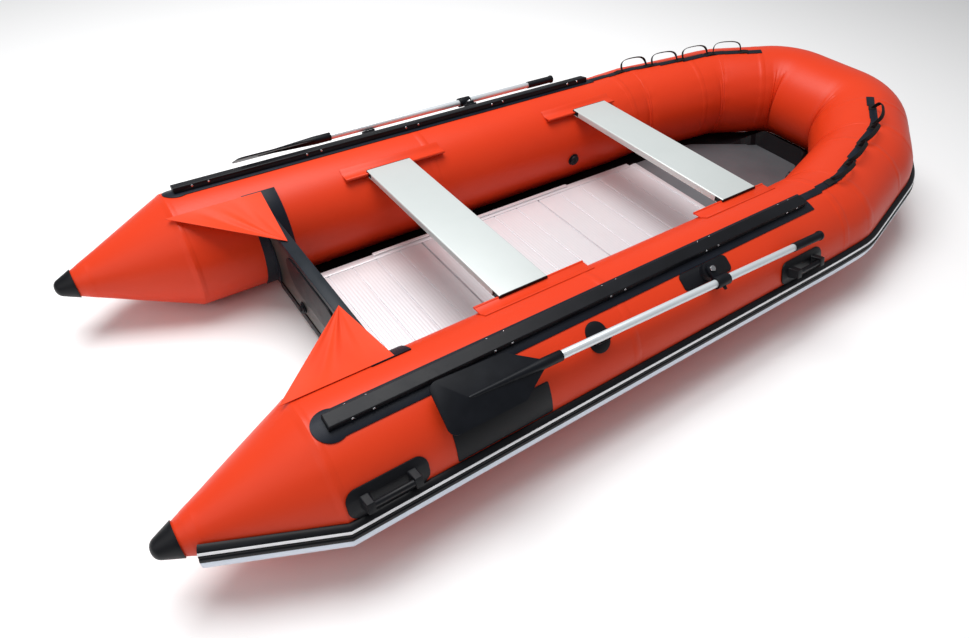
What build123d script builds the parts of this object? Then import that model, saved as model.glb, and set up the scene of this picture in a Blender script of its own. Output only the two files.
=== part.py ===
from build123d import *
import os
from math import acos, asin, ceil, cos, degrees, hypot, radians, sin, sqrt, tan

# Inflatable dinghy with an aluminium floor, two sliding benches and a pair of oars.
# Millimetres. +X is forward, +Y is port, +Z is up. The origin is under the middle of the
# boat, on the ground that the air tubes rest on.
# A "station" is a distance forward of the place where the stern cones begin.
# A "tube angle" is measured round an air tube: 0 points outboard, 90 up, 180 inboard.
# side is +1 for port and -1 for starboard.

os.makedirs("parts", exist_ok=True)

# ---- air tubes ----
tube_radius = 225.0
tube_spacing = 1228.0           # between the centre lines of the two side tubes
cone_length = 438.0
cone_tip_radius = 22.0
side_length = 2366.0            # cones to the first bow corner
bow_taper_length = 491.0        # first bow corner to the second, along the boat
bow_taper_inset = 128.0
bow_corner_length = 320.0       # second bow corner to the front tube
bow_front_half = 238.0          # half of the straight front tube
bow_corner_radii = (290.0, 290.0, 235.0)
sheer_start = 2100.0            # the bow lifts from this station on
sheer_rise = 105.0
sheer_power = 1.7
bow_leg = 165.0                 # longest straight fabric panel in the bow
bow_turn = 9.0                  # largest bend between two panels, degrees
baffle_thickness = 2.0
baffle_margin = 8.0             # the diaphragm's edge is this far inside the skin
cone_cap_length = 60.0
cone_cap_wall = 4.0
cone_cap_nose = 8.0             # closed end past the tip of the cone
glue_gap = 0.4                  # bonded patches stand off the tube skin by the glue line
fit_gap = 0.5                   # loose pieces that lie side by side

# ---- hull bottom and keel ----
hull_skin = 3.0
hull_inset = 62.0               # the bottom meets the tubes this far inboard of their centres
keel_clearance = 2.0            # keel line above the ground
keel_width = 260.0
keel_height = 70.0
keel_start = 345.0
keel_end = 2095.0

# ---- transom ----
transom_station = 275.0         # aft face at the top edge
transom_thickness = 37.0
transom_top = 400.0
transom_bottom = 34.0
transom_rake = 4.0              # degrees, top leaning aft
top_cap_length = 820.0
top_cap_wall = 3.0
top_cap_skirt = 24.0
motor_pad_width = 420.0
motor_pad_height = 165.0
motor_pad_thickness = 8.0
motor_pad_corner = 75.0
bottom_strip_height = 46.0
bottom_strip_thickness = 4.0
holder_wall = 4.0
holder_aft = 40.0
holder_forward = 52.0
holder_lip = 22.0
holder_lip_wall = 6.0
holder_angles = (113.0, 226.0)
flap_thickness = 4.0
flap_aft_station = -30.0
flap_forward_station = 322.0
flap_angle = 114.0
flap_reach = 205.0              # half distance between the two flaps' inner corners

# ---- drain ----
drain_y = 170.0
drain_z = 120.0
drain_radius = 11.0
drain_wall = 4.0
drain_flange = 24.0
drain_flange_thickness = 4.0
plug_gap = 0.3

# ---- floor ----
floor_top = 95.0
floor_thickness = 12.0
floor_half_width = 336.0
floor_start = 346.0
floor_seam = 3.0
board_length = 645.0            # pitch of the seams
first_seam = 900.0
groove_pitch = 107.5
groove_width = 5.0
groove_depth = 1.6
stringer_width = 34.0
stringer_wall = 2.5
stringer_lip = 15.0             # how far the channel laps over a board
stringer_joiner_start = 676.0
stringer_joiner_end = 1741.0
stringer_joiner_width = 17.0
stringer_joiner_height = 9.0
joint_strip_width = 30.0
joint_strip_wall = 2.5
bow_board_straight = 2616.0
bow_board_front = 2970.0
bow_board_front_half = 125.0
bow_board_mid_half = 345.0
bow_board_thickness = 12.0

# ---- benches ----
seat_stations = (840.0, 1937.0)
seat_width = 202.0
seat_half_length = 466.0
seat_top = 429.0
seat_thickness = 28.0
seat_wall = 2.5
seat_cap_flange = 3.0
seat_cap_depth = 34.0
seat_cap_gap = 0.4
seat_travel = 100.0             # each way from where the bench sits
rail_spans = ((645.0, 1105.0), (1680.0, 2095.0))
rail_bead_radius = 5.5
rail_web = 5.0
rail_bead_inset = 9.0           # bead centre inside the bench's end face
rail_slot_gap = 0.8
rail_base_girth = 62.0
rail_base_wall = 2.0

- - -

Goal
Verbatim output is expected for the lines from the start of the data to the line in which "from math import" appears, both included.

Problem solution
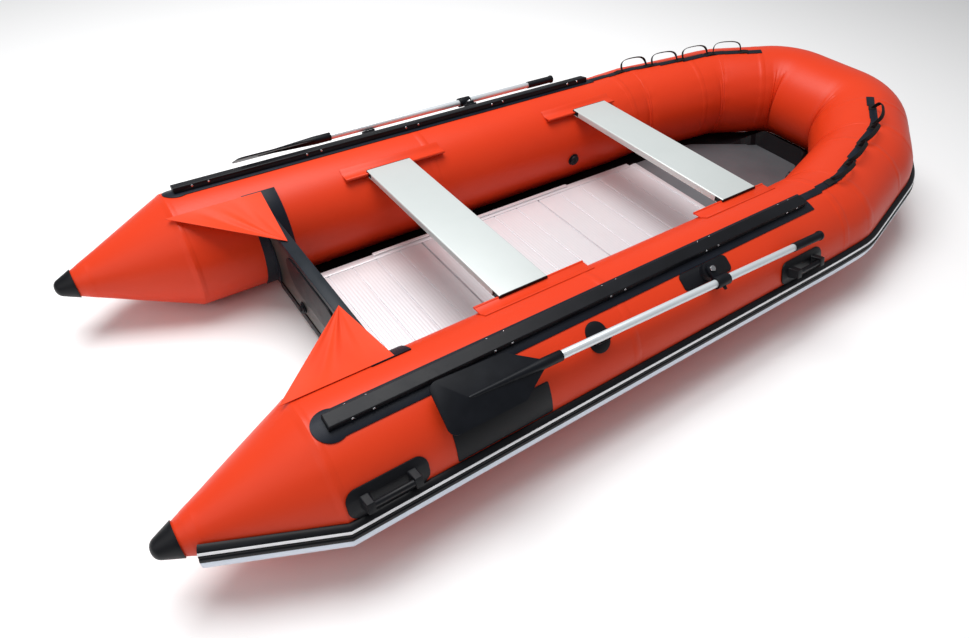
What build123d script builds the parts of this object? Then import that model, saved as model.glb, and set up the scene of this picture in a Blender script of its own. Output only the two files.
=== part.py ===
from build123d import *
import os
from math import acos, asin, ceil, cos, degrees, hypot, radians, sin, sqrt, tan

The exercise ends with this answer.